Where dtf textured sheets fit best is in decorated apparel with a retail angle. Streetwear drops, boutique merch, fashion blanks, premium promotional apparel, and branded collections can all benefit from extra surface character. A customer may not know the technical name for the finish, but they notice the difference right away when they touch the print.

That said, production shops should think about volume before selling the effect too hard. Specialty finishing can slow throughput if operators need extra alignment, adjusted press settings, or more careful peel timing. It is a good add-on when margin supports the extra handling.

Good use cases for textured finishes

Large graphic prints tend to show texture well because the surface area gives the effect room to read. Puff-adjacent looks, tonal artwork, fashion logos, and simple bold shapes usually perform better than highly detailed line art.

Texture can also work well when the garment itself is part of the presentation. Heavyweight cotton, fleece, hoodies, and pigment-dyed blanks often pair better with tactile prints than ultralight performance pieces. The finish feels intentional instead of forced.

Jobs where texture may not be worth it

Fine text, small care labels, tiny chest graphics, and dense multicolor detail are usually not where textured sheets shine. If the art depends on crisp micro-detail, adding surface variation can work against readability.

They can also be a poor fit for customers who reorder the same job every month and expect zero variation. Specialty finishes are more sensitive to press conditions than a basic transfer, so consistency has to be managed more closely.

Why shops use dtf textured sheets

The obvious reason is appearance, but there is more to it than that. Shops use dtf textured sheets because they create differentiation without requiring a second decoration department. If you already know how to run transfers, train press operators, and maintain production flow, adding a texture option is much easier than adding a whole new print process.

There is also a sales angle. A textured print gives your team something concrete to show in a sample pack. Customers can see it, touch it, and justify a premium price more easily than they can with technical specs alone. That makes upselling more realistic, especially for fashion clients and higher-end merch buyers.

Another practical advantage is flexibility. A shop can reserve textured finishing for selected placements or premium SKUs instead of converting every piece in an order. That keeps costs under control while still giving the customer a feature they can market.

What affects results on press

With dtf textured sheets, the final look depends on more than the sheet itself. Heat, pressure, dwell time, transfer adhesive behavior, garment surface, and peel stage all play a role. That is why test pressing matters before you promise a finish on a live order.

Too much pressure can flatten the effect.
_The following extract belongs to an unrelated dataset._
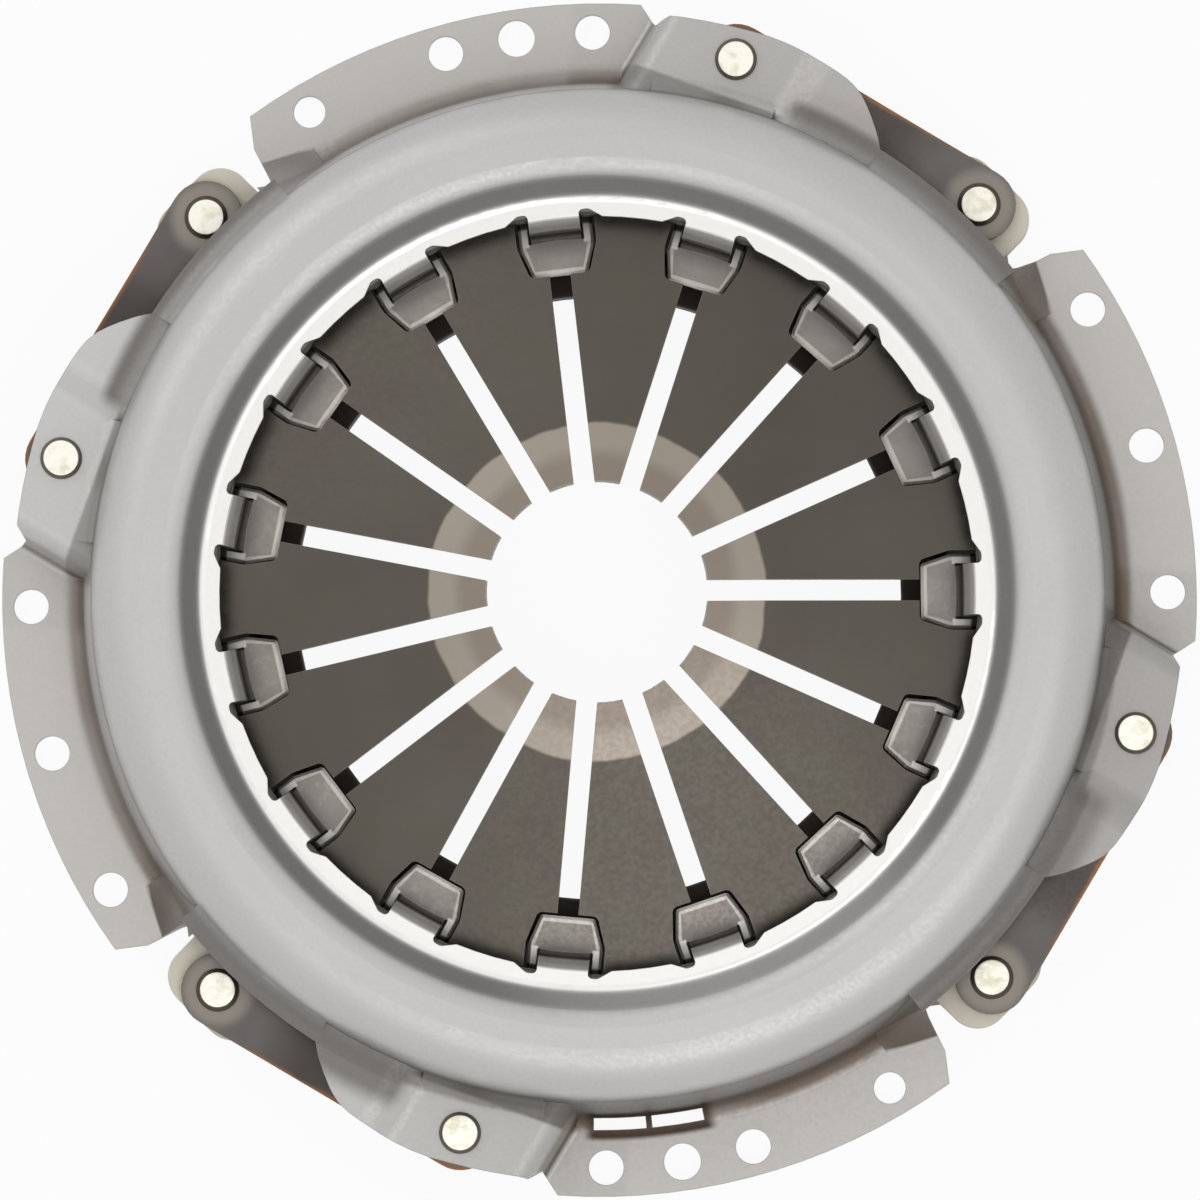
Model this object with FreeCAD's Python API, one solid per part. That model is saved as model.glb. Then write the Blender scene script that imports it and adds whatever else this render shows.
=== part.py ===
"""Clutch pressure plate: a push-type clutch cover assembly for a 250 mm class disc.

Frame: millimetres, +Z points from the flywheel to the transmission, and the origin is the
centre of the flywheel face of the bolting flange. The pieces stand in the free, unbolted state:
the diaphragm spring is a tall cone and the drive straps are bent down to the pressure plate.
"""
import FreeCAD, Part
import math
import os

V = FreeCAD.Vector
AXIS = V(0, 0, 1)
CENTRE = V(0, 0, 0)

# Clutch geometry in height
lift = 3.6                    # travel of the pressure plate, free state to fully released
friction_face_z = 4.4         # friction face of the pressure plate in the free state
seat_gap = 0.1                # play left between a pivot ring and what it touches
tab_clearance = 1.0           # left between the casting and the tabs at full lift

# Cover, pressed from steel sheet
sheet = 3.6
rim_lap = 2.4                 # how far the flat rim reaches inside the pivot circle
rim_width = 4.9               # from its inner edge to the foot of the groove slope
rim_root = 1.0                # how far short of that foot the tabs start
groove_run = 7.3              # plan width of the groove slope
dome_width = 19.0             # from the slope to the corner of the wall, before rounding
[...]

Too little pressure can reduce adhesion or leave the texture inconsistent across the image. Excess heat can also shift the appearance, especially on garments that respond differently across fabric blends and dye loads.
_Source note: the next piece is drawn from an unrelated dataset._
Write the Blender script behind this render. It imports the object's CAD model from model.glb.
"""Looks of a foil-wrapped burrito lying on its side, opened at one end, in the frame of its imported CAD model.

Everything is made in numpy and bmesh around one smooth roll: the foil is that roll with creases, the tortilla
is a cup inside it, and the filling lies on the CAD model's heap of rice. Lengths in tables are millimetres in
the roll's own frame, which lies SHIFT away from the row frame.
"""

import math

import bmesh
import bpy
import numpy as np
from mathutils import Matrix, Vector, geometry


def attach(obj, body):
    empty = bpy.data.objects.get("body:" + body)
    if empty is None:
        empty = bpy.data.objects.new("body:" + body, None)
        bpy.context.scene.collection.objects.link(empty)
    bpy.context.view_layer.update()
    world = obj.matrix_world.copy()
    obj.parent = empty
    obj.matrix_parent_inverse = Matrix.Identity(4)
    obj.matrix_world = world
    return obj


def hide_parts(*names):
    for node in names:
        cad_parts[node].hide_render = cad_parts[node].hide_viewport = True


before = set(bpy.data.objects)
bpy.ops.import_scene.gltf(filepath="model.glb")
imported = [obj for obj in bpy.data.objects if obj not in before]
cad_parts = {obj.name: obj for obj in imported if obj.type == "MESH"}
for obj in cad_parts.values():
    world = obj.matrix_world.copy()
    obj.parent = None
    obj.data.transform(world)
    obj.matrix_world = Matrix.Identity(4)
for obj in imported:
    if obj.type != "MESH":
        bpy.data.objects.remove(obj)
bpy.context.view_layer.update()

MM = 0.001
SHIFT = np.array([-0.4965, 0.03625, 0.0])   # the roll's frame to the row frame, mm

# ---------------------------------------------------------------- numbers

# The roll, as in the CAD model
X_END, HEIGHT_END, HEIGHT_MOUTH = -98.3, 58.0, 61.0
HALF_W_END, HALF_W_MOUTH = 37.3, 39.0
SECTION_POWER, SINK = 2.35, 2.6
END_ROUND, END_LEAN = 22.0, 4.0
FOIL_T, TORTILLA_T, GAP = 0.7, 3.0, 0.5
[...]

Operator consistency matters too. A textured effect that looks great in one test can get muddy if a second press runs hotter, if the platen padding is uneven, or if garments have moisture variation coming into production. Shops that care about repeatability should record settings the same way they would for any other specialty transfer workflow.

Artwork considerations

Not every file is built for texture. Bold shapes, thicker strokes, and designs with open areas usually translate better than intricate shading or tiny negative space. If you are selling a tactile finish, the art should let that finish show.

It also helps to think about contrast. Some textures are more visible on solid color blocks than on photographic or heavily blended artwork. A customer may ask for a complex full-color design with texture, but the better production move may be steering them toward a simpler graphic treatment.

Fabric considerations

Garment surface can either help or fight the effect. Smooth fleece and stable cotton blends generally produce a more predictable finish than ribbed, highly stretchy, or heavily textured fabrics. If the shirt already has a lot going on at the surface level, the transfer texture may get lost.
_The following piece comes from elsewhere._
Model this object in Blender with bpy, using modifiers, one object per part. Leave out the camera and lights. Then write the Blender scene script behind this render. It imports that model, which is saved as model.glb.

Wash expectations matter as well. Specialty finishes should be tested against the garment type and intended end use. A fashion tee for occasional wear is a different situation than workwear or team apparel that sees hard washing cycles.

Common problems and what they usually mean

If the texture looks weak, your pressure may be too high or your dwell may be too aggressive. If adhesion drops off, the transfer stack may not be getting enough effective pressure or the sheet may not be paired well with the rest of your process.

If one side of the print looks sharper than the other, check platen level, upper heat distribution, and garment seams or folds interfering with contact. Texture exaggerates inconsistency, so small press issues become more visible.

If the finish looks great on one garment color and not another, do not assume the sheet changed. Fabric composition, surface treatment, and even how the garment absorbed heat can all change the outcome. This is one of those areas where production reality beats theory every time.

How to sell textured transfers without creating headaches

The best way to sell textured effects is to position them as a premium option, not a default replacement for standard DTF. That keeps customer expectations in line with actual shop performance. You are offering something more distinctive, which usually means a little more setup care and a little less room for rushed production.

Sample boards help a lot here. When buyers can compare smooth versus textured side by side, the decision gets easier. It also gives your sales staff a practical way to discuss pricing based on finish, not just print size.

Be clear about use cases. If a customer wants a fashion-forward print with more hand feel and more visual character, textured sheets make sense. If they want 500 fast-turn spirit shirts at the lowest possible cost, that is probably not the right place to force the upsell.

Should your shop add dtf textured sheets?

If your business is already running steady transfer work and you want a simple way to broaden your finish options, the answer is often yes. DTF textured sheets can add value without forcing major process change. They are especially useful for shops selling premium apparel, limited runs, and design-driven merch.

If your operation is heavily focused on speed, strict repeatability, and basic reorder work, the answer depends on how disciplined your press workflow is. Specialty effects can pay off, but only when operators can hit settings consistently and the job margin supports extra attention.

For most shops, the smart move is not to treat texture as a gimmick. Treat it like any other production tool. Test it, document it, price it correctly, and use it where it gives the print a real reason to stand out. That is usually where better margins start.